Read the data and repeat it in full, exactly.
** begin **
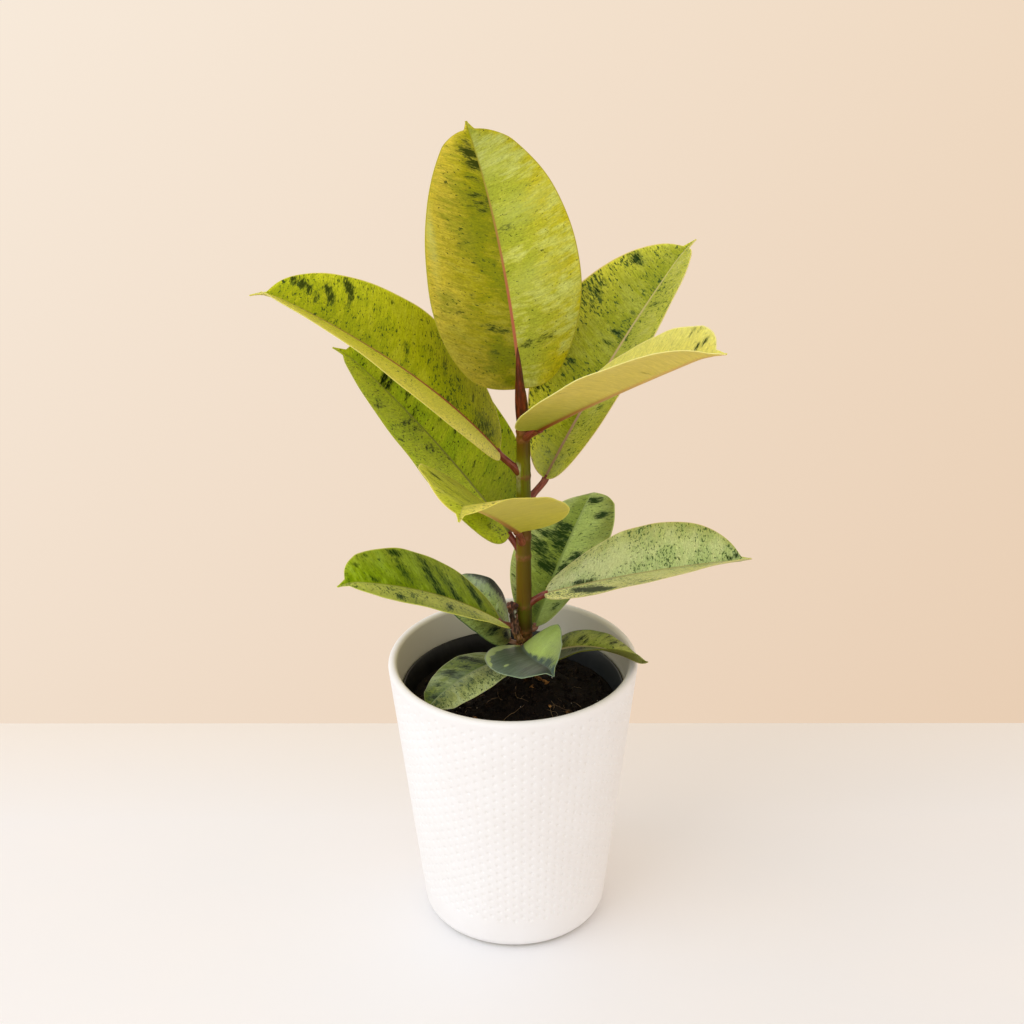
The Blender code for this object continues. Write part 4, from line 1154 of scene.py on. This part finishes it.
               (0.57, -0.15, 3.0, 6, 0.74), (0.86, -0.14, 3.0, 4, 0.74), (0.73, -0.5, 2.2, 5, 0.6),
               (0.39, 0.48, 1.5, 3, 0.7), (0.43, -0.3, 2, 6, 0.7), (0.55, 0.36, 1.5, 4, 0.55)),
        bloomsAndSheen=((0.6, 0.0, 14, 8, 0.5), (0.7, -0.8, 8, 6, 0.5)),
    ),
}
# Every blade: veins lean forward from the midrib by veinLean and bend by veinCurve, and a
# keel of a height and a width, given for foot and tip, stands out below.
blade = dict(
    thickness=0.7, ends=(1.4, 0.5), fullness=0.92, blend=2.5, bendStart=0.86, rows=100, across=18,
    veinLean=0.16, veinCurve=0.004, wave=0.3, ribWidth=(1.0, 0.22), keel=(1.4, 0.25),
    keelWidth=(2.0, 0.6), channel=0.22, rimOut=0.18, glow=0.7, glowDepth=2,
    ribPlaces=((0.1, 0.4), (0.2, 0.85), (0.3, 1.4), (0.42, 2.2), (0.5, 3.2)),
)
stalk = dict(
    large=2.0, small=1.35, flare=1.35, sides=24, rings=44, gap=0.3, midrib=1.8, steep=60,
    tones=("#5E2015", "#84382A", "#A05A42"), faded="#9C755C", foot="#7A4024",
)


def leafFrame(leaf, share):
    # the midrib's direction, the blade's left and its up, at a share of the way to the tip
    heading = leaf["heading"] + leaf["turn"] + leaf["sweep"] * share
    bend = clamp((share - blade["bendStart"]) / (1 - blade["bendStart"]))
    rise = between(leaf["rise"], share) - leaf["tipDrop"] * bend * bend * (3 - 2 * bend)
    roll = math.radians(between(leaf["roll"], share))
    along = direction(heading, rise)
    up = direction(heading, rise + 90)
    left = np.cross(up, along)
    rolledUp = up * math.cos(roll) + left * math.sin(roll)
    rolledLeft = left * math.cos(roll) - up * math.sin(roll)
    return along, rolledLeft, rolledUp


def stalkEnd(leaf):
    foot = np.array([*stemPlace, leaf["node"]])
    return foot + leaf["stalk"] * direction(leaf["heading"], leaf["stalkRise"])


def halfWidth(leaf, share):
    widest, drip = leaf["widest"], leaf["drip"]
    oval = min(1, share / (1 - drip))
    near = (oval / widest) ** (widest * blade["fullness"])
    far = ((1 - oval) / (1 - widest)) ** ((1 - widest) * blade["fullness"])
    point = leaf["dripHalf"] * min(3, (1 - share) / drip)
    point *= clamp((share - 1 + 6 * drip) / (3 * drip))
    widths = (near * far * leaf["width"] / 2, point, between(blade["ends"], share))
    return sum(width ** blade["blend"] for width in widths) ** (1 / blade["blend"])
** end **
_FULL OUTPUT:_
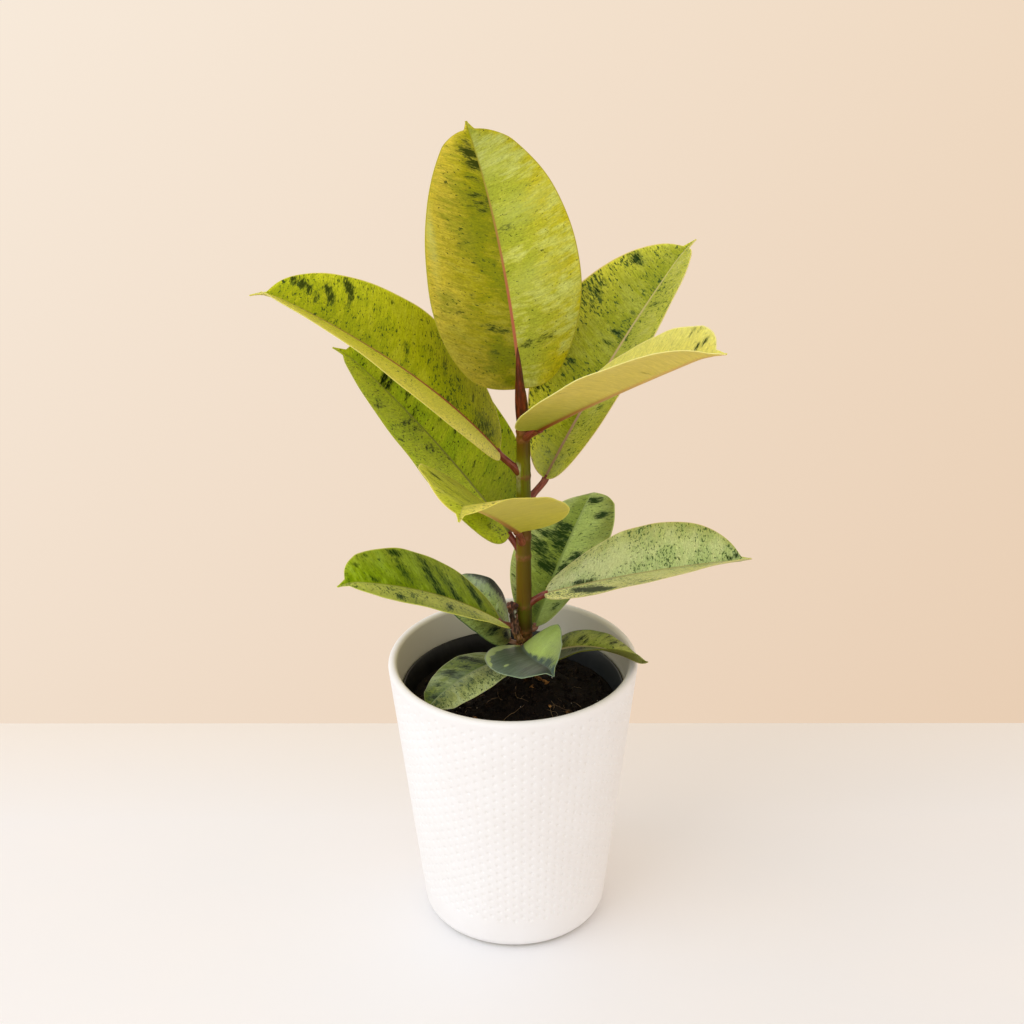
The Blender code for this object continues. Write part 4, from line 1154 of scene.py on. This part finishes it.
               (0.57, -0.15, 3.0, 6, 0.74), (0.86, -0.14, 3.0, 4, 0.74), (0.73, -0.5, 2.2, 5, 0.6),
               (0.39, 0.48, 1.5, 3, 0.7), (0.43, -0.3, 2, 6, 0.7), (0.55, 0.36, 1.5, 4, 0.55)),
        bloomsAndSheen=((0.6, 0.0, 14, 8, 0.5), (0.7, -0.8, 8, 6, 0.5)),
    ),
}
# Every blade: veins lean forward from the midrib by veinLean and bend by veinCurve, and a
# keel of a height and a width, given for foot and tip, stands out below.
blade = dict(
    thickness=0.7, ends=(1.4, 0.5), fullness=0.92, blend=2.5, bendStart=0.86, rows=100, across=18,
    veinLean=0.16, veinCurve=0.004, wave=0.3, ribWidth=(1.0, 0.22), keel=(1.4, 0.25),
    keelWidth=(2.0, 0.6), channel=0.22, rimOut=0.18, glow=0.7, glowDepth=2,
    ribPlaces=((0.1, 0.4), (0.2, 0.85), (0.3, 1.4), (0.42, 2.2), (0.5, 3.2)),
)
stalk = dict(
    large=2.0, small=1.35, flare=1.35, sides=24, rings=44, gap=0.3, midrib=1.8, steep=60,
    tones=("#5E2015", "#84382A", "#A05A42"), faded="#9C755C", foot="#7A4024",
)


def leafFrame(leaf, share):
    # the midrib's direction, the blade's left and its up, at a share of the way to the tip
    heading = leaf["heading"] + leaf["turn"] + leaf["sweep"] * share
    bend = clamp((share - blade["bendStart"]) / (1 - blade["bendStart"]))
    rise = between(leaf["rise"], share) - leaf["tipDrop"] * bend * bend * (3 - 2 * bend)
    roll = math.radians(between(leaf["roll"], share))
    along = direction(heading, rise)
    up = direction(heading, rise + 90)
    left = np.cross(up, along)
    rolledUp = up * math.cos(roll) + left * math.sin(roll)
    rolledLeft = left * math.cos(roll) - up * math.sin(roll)
    return along, rolledLeft, rolledUp


def stalkEnd(leaf):
    foot = np.array([*stemPlace, leaf["node"]])
    return foot + leaf["stalk"] * direction(leaf["heading"], leaf["stalkRise"])


def halfWidth(leaf, share):
    widest, drip = leaf["widest"], leaf["drip"]
    oval = min(1, share / (1 - drip))
    near = (oval / widest) ** (widest * blade["fullness"])
    far = ((1 - oval) / (1 - widest)) ** ((1 - widest) * blade["fullness"])
    point = leaf["dripHalf"] * min(3, (1 - share) / drip)
    point *= clamp((share - 1 + 6 * drip) / (3 * drip))
    widths = (near * far * leaf["width"] / 2, point, between(blade["ends"], share))
    return sum(width ** blade["blend"] for width in widths) ** (1 / blade["blend"])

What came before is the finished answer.